* [Requirement]
Output the lines that follow exactly as they are.
---+---
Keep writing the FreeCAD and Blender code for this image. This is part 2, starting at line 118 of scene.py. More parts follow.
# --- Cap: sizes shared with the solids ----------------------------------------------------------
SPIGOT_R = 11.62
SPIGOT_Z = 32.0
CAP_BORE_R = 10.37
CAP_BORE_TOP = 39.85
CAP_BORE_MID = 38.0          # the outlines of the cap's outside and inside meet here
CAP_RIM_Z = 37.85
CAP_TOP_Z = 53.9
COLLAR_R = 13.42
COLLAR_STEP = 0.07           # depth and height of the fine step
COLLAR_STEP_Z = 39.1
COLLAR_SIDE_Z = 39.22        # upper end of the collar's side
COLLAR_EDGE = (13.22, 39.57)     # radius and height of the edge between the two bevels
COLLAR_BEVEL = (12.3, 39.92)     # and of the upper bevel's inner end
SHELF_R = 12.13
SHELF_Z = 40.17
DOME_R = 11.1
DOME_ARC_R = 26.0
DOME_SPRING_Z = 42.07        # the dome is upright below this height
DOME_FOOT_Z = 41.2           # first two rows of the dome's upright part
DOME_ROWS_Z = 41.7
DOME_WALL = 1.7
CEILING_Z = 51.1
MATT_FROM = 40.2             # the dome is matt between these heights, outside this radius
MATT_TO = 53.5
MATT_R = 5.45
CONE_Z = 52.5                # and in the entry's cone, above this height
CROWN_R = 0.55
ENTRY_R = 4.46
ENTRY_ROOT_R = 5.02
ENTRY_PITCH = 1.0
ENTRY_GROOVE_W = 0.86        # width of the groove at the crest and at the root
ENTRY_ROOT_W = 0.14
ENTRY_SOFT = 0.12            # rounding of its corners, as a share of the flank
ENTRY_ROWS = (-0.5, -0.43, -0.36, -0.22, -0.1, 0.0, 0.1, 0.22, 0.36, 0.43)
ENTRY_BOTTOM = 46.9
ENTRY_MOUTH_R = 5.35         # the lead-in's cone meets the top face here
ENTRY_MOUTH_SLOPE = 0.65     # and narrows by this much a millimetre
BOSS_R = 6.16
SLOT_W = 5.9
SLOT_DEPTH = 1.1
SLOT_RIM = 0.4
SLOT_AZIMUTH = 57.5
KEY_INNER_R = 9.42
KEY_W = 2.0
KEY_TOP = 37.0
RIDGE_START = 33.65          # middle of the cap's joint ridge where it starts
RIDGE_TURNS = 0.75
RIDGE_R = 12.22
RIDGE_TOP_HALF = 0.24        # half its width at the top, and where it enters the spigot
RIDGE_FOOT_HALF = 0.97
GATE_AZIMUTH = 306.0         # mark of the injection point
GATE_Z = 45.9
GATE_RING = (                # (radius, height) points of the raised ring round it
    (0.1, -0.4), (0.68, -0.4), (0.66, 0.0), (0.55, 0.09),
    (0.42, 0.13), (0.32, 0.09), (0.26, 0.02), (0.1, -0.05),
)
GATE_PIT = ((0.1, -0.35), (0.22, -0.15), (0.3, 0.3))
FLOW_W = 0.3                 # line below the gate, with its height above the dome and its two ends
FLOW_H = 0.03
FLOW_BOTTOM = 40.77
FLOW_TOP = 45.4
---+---
* [The answer]
Keep writing the FreeCAD and Blender code for this image. This is part 2, starting at line 118 of scene.py. More parts follow.
# --- Cap: sizes shared with the solids ----------------------------------------------------------
SPIGOT_R = 11.62
SPIGOT_Z = 32.0
CAP_BORE_R = 10.37
CAP_BORE_TOP = 39.85
CAP_BORE_MID = 38.0          # the outlines of the cap's outside and inside meet here
CAP_RIM_Z = 37.85
CAP_TOP_Z = 53.9
COLLAR_R = 13.42
COLLAR_STEP = 0.07           # depth and height of the fine step
COLLAR_STEP_Z = 39.1
COLLAR_SIDE_Z = 39.22        # upper end of the collar's side
COLLAR_EDGE = (13.22, 39.57)     # radius and height of the edge between the two bevels
COLLAR_BEVEL = (12.3, 39.92)     # and of the upper bevel's inner end
SHELF_R = 12.13
SHELF_Z = 40.17
DOME_R = 11.1
DOME_ARC_R = 26.0
DOME_SPRING_Z = 42.07        # the dome is upright below this height
DOME_FOOT_Z = 41.2           # first two rows of the dome's upright part
DOME_ROWS_Z = 41.7
DOME_WALL = 1.7
CEILING_Z = 51.1
MATT_FROM = 40.2             # the dome is matt between these heights, outside this radius
MATT_TO = 53.5
MATT_R = 5.45
CONE_Z = 52.5                # and in the entry's cone, above this height
CROWN_R = 0.55
ENTRY_R = 4.46
ENTRY_ROOT_R = 5.02
ENTRY_PITCH = 1.0
ENTRY_GROOVE_W = 0.86        # width of the groove at the crest and at the root
ENTRY_ROOT_W = 0.14
ENTRY_SOFT = 0.12            # rounding of its corners, as a share of the flank
ENTRY_ROWS = (-0.5, -0.43, -0.36, -0.22, -0.1, 0.0, 0.1, 0.22, 0.36, 0.43)
ENTRY_BOTTOM = 46.9
ENTRY_MOUTH_R = 5.35         # the lead-in's cone meets the top face here
ENTRY_MOUTH_SLOPE = 0.65     # and narrows by this much a millimetre
BOSS_R = 6.16
SLOT_W = 5.9
SLOT_DEPTH = 1.1
SLOT_RIM = 0.4
SLOT_AZIMUTH = 57.5
KEY_INNER_R = 9.42
KEY_W = 2.0
KEY_TOP = 37.0
RIDGE_START = 33.65          # middle of the cap's joint ridge where it starts
RIDGE_TURNS = 0.75
RIDGE_R = 12.22
RIDGE_TOP_HALF = 0.24        # half its width at the top, and where it enters the spigot
RIDGE_FOOT_HALF = 0.97
GATE_AZIMUTH = 306.0         # mark of the injection point
GATE_Z = 45.9
GATE_RING = (                # (radius, height) points of the raised ring round it
    (0.1, -0.4), (0.68, -0.4), (0.66, 0.0), (0.55, 0.09),
    (0.42, 0.13), (0.32, 0.09), (0.26, 0.02), (0.1, -0.05),
)
GATE_PIT = ((0.1, -0.35), (0.22, -0.15), (0.3, 0.3))
FLOW_W = 0.3                 # line below the gate, with its height above the dome and its two ends
FLOW_H = 0.03
FLOW_BOTTOM = 40.77
FLOW_TOP = 45.4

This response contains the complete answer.